T-tests were done on all results to determine whether the samples differed already at their initial test (Time 1), conducted at some point during their first 3 months of school. The p-values exceeded 0.05 for all tests, indicating that the samples were equivalent at the start of the study.

The groups were slightly (although not significantly) different in academic achievement at the first test point. Since the children were randomly assigned to Montessori or the waitlist, it seems most likely that these small differences were due to their respective school programs beginning to have an effect between the time of school entry and the initial test point (which was mid-December for some children, 3 months into the school year). This is further supported by lack of group differences in all the demographic variables.

Results

Here we first explain how data were reduced, then discuss the results showing that Montessori preschool elevated performance overall for the whole sample. We next discuss results showing that Montessori equalized performance of subgroups by raising the typically lower-performing subgroups towards the level of the higher-performing subgroups. We end with a comparison of public Montessori with public and private non-Montessori schools.

Data Reduction

The Woodcock-Johnson scores loaded on a single factor and were significantly intercorrelated within each time point (rs > 0.80), so were converted to Z-scores and summed for an Academic Achievement score at each test point. The Copy Design and Head-Toes-Knees-Shoulders task also loaded on a single factor and were also significantly correlated (r = 0.66) so were converted to Z-scores and summed for each test point. Figure 1 shows the correlations across the composite variables and Theory of Mind across time points, and the Appendix describes the factor analysis.

FIGURE 1

FIGURE 1. Correlation Table for Academic Achievement, Theory of Mind, and Executive Function across four time points. These variables were selected because their interrelations are of significant interest in preschool research. In this graphic representation, all squares are red because all correlations were positive. The shading legend is on the right. Darker colors (as well as larger squares) represent stronger correlations.
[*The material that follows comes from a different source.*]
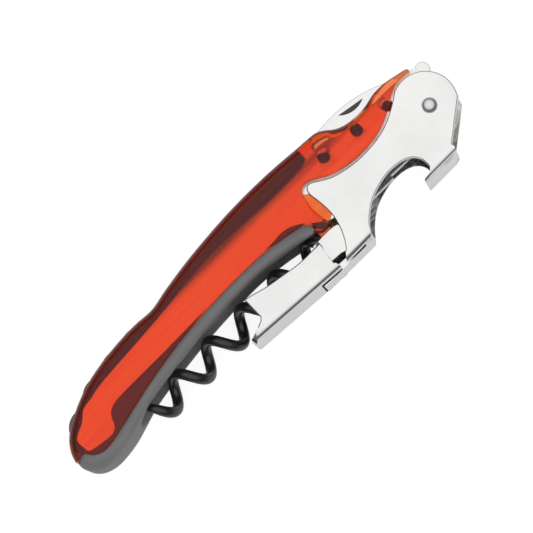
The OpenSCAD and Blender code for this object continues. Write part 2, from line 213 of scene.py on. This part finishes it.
def bumped(tree, shader, height, distance, strength=1.0, below=None):
    """Adds a bump of that height in metres to the shader, on top of another bump's normal."""
    node = tree.nodes.new("ShaderNodeBump")
    node.inputs["Distance"].default_value = distance
    node.inputs["Strength"].default_value = strength
    tree.links.new(height, node.inputs["Height"])
    if below is not None:
        tree.links.new(below, node.inputs["Normal"])
    tree.links.new(node.outputs[0], shader.inputs["Normal"])
    return node.outputs[0]


def level_faces_below(tree, height):
    """1 on faces that look up or down from less than height above or below mid-thickness, else 0."""
    where = tree.nodes.new("ShaderNodeTexCoord")
    place = tree.nodes.new("ShaderNodeSeparateXYZ")
    facing = tree.nodes.new("ShaderNodeSeparateXYZ")
    tree.links.new(where.outputs["Object"], place.inputs[0])
    tree.links.new(where.outputs["Normal"], facing.inputs[0])

    def math_node(operation, first, second=0.0):
        node = tree.nodes.new("ShaderNodeMath")
        node.operation = operation
        for socket, value in zip(node.inputs, (first, second)):
            if isinstance(value, float):
                socket.default_value = value
            else:
                tree.links.new(value, socket)
        return node.outputs[0]

    off_middle = math_node("ABSOLUTE", math_node("SUBTRACT", place.outputs["Z"], float(MIDDLE)))
    low = math_node("LESS_THAN", off_middle, float(height))
    level = math_node("GREATER_THAN", math_node("ABSOLUTE", facing.outputs["Z"]), 0.8)
    return math_node("MULTIPLY", low, level)


def mixed(tree, share, first, second):
    """first where share is 0 and second where it is 1; each is a colour or a socket."""
    node = tree.nodes.new("ShaderNodeMix")
    node.data_type = "RGBA"
    tree.links.new(share, node.inputs["Factor"])
    for socket, value in (("A", first), ("B", second)):
        inlet = next(i for i in node.inputs if i.name == socket and i.type == "RGBA")
        if isinstance(value, tuple):
            inlet.default_value = (*value, 1)
        else:
            tree.links.new(value, inlet)
    return next(o for o in node.outputs if o.type == "RGBA")


def pocket_floor_painted_shade(tree):
    """1 on the core's level floors under the scales, which get a painted shade."""
    return level_faces_below(tree, PLATE_TOP + 0.3 * MM)


def nail_nick_painted_shade(tree):
    """1 on the floors of the knife's two nicks, which get a painted shade."""
    return level_faces_below(tree, BLADE_TOP - 0.03 * MM)


def spine_edge_painted_shade(tree):
    """Painted shade along a frame plate's spine edge: 0 over most of the plate and up to 1 along that edge,
    broken into long streaks.
    """
    where = tree.nodes.new("ShaderNodeTexCoord")
    place = tree.nodes.new("ShaderNodeSeparateXYZ")
    tree.links.new(where.outputs["Object"], place.inputs[0])
    near = ranged(tree, place.outputs["Y"], 0, 1, start=HEAD.y + 8.2 * MM, end=HEAD.y + 10.7 * MM)
    streaks = ranged(tree, noise(tree, 60, 3, stretch=(0.25, 7, 1)), 0.35, 1.5)
    both = tree.nodes.new("ShaderNodeMath")
    both.operation = "MULTIPLY"
    both.use_clamp = True
    tree.links.new(near, both.inputs[0])
    tree.links.new(streaks, both.inputs[1])
    return both.outputs[0]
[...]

Overall Findings: Montessori vs. Business-As-Usual

Academic Achievement

Although equal at the start of school, the Montessori group advanced at a higher rate across the study years, as illustrated in Figure 2; ΔB = 0.13 (SE = 0.067), p < 0.05. This initial analysis did not control for demographic variables because there were no differences, as would be expected given random assignment, but to confirm this a second growth model was created controlling for gender, household income, and Time 1 executive function. This confirmed that while both groups were equal at intercept in academic achievement, Montessori predicted a steeper slope of growth, whereas none of the control variables predicted a steeper slope in the overall sample. The result from the growth curve analysis was confirmed by an ANCOVA on Time 4 academic achievement, controlling for academic achievement at Time 1, F(2,119) = 7.24, p = 0.008, $η_{p}^{2}$ = 0.06. Independent samples t-tests showed that the groups were not yet different at Time 1 or Time 2, and that significant differences in academic achievement had emerged by the last two time points (approximately 4 and 5 years of age): t(136) = 2.10, p = 0.04, Cohen’s d = 0.36, and t(122) = 2.26, p = 0.03, Cohen’s d = 0.41, respectively.

FIGURE 2

FIGURE 2. Academic achievement across preschool by school type. The figure shows significantly greater growth in academic achievement across preschool for children enrolled in Montessori preschool (dashed blue lines, n = 70) than waitlisted controls (dotted black lines, n = 71). Groups were statistically equivalent at Time 1 (the non-significant difference at Time 1 is likely due the Time 1 tests occurring into mid-December, thus school programs could already have made a difference) and Time 2 (late in the spring of their 1st year in preschool) and significantly different by the end of their 2nd and 3rd years in preschool (Times 3 and 4). Dashed/dotted lines represent actual data and solid lines represent fitted linear growth curves. Standard error bars are shown.